Christopher Colville
The Dark Hours, Citizens, And Other Works
August 12 - October 7, 2017
Christopher Colville is an artist whose work pushes the boundaries of the photographic medium. These works are complicated: combining grace, beauty, violence, and the quintessentially American notion of manifest destiny. The photographs in The Dark Hours, Citizens, and Other Works, are the result of a traditional photographic process, the photogram. The light source that creates each of these luminous, haunting images is a controlled explosion of gunpowder. For the photographs in the Citizens series, Colville uses discarded practice targets found in the desert in Arizona near his home. Colville places the targets on light sensitive paper and ignites the gunpowder, illuminating the bullet holes and punctures exposing the light paper underneath. Colville describes them as “luminous shadows whose clarity refute their violent creation.

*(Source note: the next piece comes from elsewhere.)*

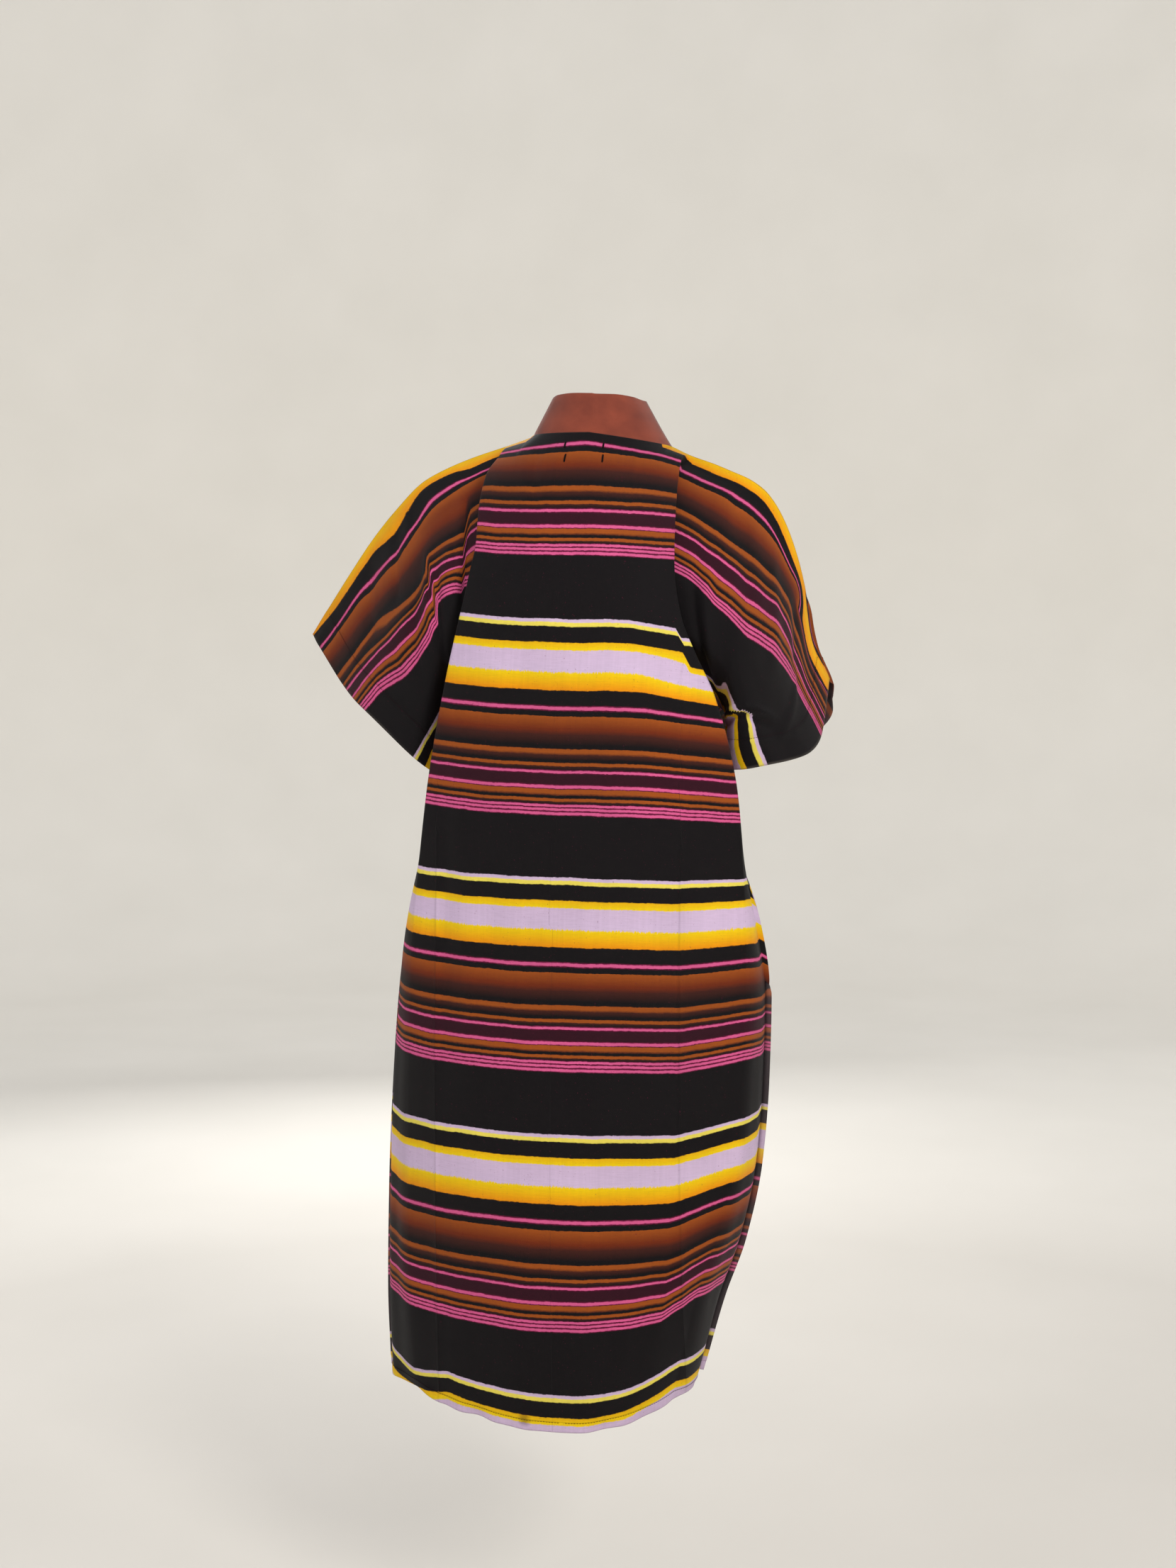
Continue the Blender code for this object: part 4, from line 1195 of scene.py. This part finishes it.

These images grow from a response to this physical landscape that holds a compressed history of violence exacerbated by our uncertain times.” These photographs are unique objects, and are the result of a marriage of opposing ideas: fire and paper, beauty and destruction, light and dark, nature and man's presence.
Recent awards include the Ernst Cabat Award through the Tucson Museum of Art, The Humble Art Foundations New Photography Grant, an Arizona Commission of the Arts Artist Project Grant, and an artist fellowship from the American Scandinavian Foundation. Colville’s work has been reviewed in publications including the Boston Globe, Art in America, and the L.A. Times.